= OBJECTIVE =
Output each line of the material exactly as it stands.

= DATASET CONTENT =

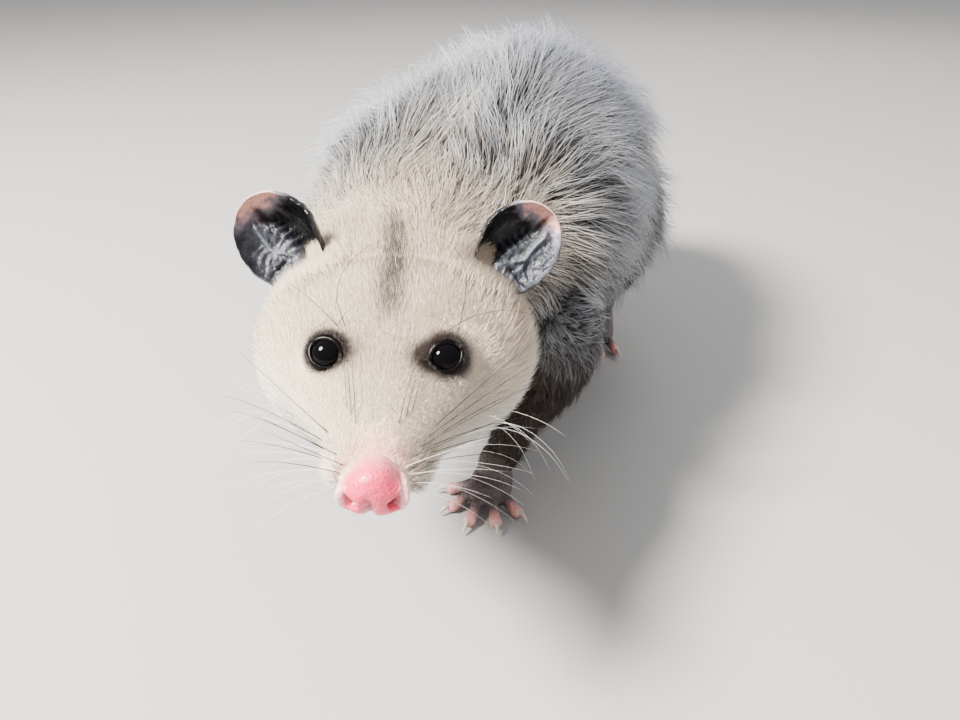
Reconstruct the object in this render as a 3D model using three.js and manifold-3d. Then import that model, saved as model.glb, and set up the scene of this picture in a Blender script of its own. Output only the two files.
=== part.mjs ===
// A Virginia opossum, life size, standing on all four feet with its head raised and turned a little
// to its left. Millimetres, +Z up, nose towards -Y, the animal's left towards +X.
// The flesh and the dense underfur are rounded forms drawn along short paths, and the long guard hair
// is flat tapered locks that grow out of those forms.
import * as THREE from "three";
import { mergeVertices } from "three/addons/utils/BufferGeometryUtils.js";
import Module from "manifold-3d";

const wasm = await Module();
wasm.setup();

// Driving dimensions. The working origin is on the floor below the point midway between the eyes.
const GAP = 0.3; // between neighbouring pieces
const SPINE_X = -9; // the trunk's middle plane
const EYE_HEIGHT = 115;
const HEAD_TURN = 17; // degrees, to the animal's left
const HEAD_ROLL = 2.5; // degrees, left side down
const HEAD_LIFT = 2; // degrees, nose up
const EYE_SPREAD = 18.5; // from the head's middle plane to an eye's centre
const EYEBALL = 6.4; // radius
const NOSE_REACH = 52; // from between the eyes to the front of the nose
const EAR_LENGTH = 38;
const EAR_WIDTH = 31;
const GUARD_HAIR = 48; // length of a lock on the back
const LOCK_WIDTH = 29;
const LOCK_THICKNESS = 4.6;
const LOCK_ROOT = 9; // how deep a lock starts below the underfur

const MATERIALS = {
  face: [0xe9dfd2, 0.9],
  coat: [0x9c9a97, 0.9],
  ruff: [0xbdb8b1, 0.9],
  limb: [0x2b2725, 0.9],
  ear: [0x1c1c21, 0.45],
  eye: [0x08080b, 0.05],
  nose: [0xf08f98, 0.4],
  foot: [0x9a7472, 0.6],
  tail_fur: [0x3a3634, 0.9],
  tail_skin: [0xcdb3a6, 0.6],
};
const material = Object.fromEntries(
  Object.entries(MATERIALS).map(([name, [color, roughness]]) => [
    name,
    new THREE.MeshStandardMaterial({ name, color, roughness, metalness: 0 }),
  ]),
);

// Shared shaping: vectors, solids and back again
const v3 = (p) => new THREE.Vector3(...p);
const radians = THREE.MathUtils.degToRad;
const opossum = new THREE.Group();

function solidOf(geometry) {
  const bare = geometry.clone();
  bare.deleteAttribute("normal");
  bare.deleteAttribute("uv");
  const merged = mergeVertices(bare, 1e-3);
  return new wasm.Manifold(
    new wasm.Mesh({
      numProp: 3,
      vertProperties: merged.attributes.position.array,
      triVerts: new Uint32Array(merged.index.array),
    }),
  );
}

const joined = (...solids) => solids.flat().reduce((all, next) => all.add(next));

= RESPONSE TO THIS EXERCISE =
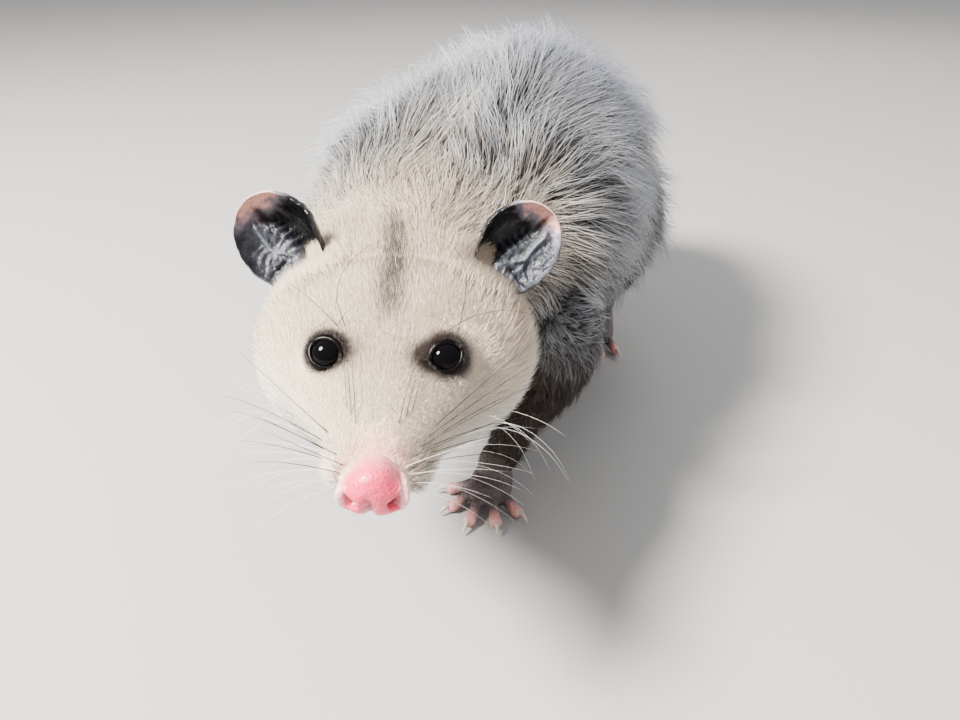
Reconstruct the object in this render as a 3D model using three.js and manifold-3d. Then import that model, saved as model.glb, and set up the scene of this picture in a Blender script of its own. Output only the two files.
=== part.mjs ===
// A Virginia opossum, life size, standing on all four feet with its head raised and turned a little
// to its left. Millimetres, +Z up, nose towards -Y, the animal's left towards +X.
// The flesh and the dense underfur are rounded forms drawn along short paths, and the long guard hair
// is flat tapered locks that grow out of those forms.
import * as THREE from "three";
import { mergeVertices } from "three/addons/utils/BufferGeometryUtils.js";
import Module from "manifold-3d";

const wasm = await Module();
wasm.setup();

// Driving dimensions. The working origin is on the floor below the point midway between the eyes.
const GAP = 0.3; // between neighbouring pieces
const SPINE_X = -9; // the trunk's middle plane
const EYE_HEIGHT = 115;
const HEAD_TURN = 17; // degrees, to the animal's left
const HEAD_ROLL = 2.5; // degrees, left side down
const HEAD_LIFT = 2; // degrees, nose up
const EYE_SPREAD = 18.5; // from the head's middle plane to an eye's centre
const EYEBALL = 6.4; // radius
const NOSE_REACH = 52; // from between the eyes to the front of the nose
const EAR_LENGTH = 38;
const EAR_WIDTH = 31;
const GUARD_HAIR = 48; // length of a lock on the back
const LOCK_WIDTH = 29;
const LOCK_THICKNESS = 4.6;
const LOCK_ROOT = 9; // how deep a lock starts below the underfur

const MATERIALS = {
  face: [0xe9dfd2, 0.9],
  coat: [0x9c9a97, 0.9],
  ruff: [0xbdb8b1, 0.9],
  limb: [0x2b2725, 0.9],
  ear: [0x1c1c21, 0.45],
  eye: [0x08080b, 0.05],
  nose: [0xf08f98, 0.4],
  foot: [0x9a7472, 0.6],
  tail_fur: [0x3a3634, 0.9],
  tail_skin: [0xcdb3a6, 0.6],
};
const material = Object.fromEntries(
  Object.entries(MATERIALS).map(([name, [color, roughness]]) => [
    name,
    new THREE.MeshStandardMaterial({ name, color, roughness, metalness: 0 }),
  ]),
);

// Shared shaping: vectors, solids and back again
const v3 = (p) => new THREE.Vector3(...p);
const radians = THREE.MathUtils.degToRad;
const opossum = new THREE.Group();

function solidOf(geometry) {
  const bare = geometry.clone();
  bare.deleteAttribute("normal");
  bare.deleteAttribute("uv");
  const merged = mergeVertices(bare, 1e-3);
  return new wasm.Manifold(
    new wasm.Mesh({
      numProp: 3,
      vertProperties: merged.attributes.position.array,
      triVerts: new Uint32Array(merged.index.array),
    }),
  );
}

const joined = (...solids) => solids.flat().reduce((all, next) => all.add(next));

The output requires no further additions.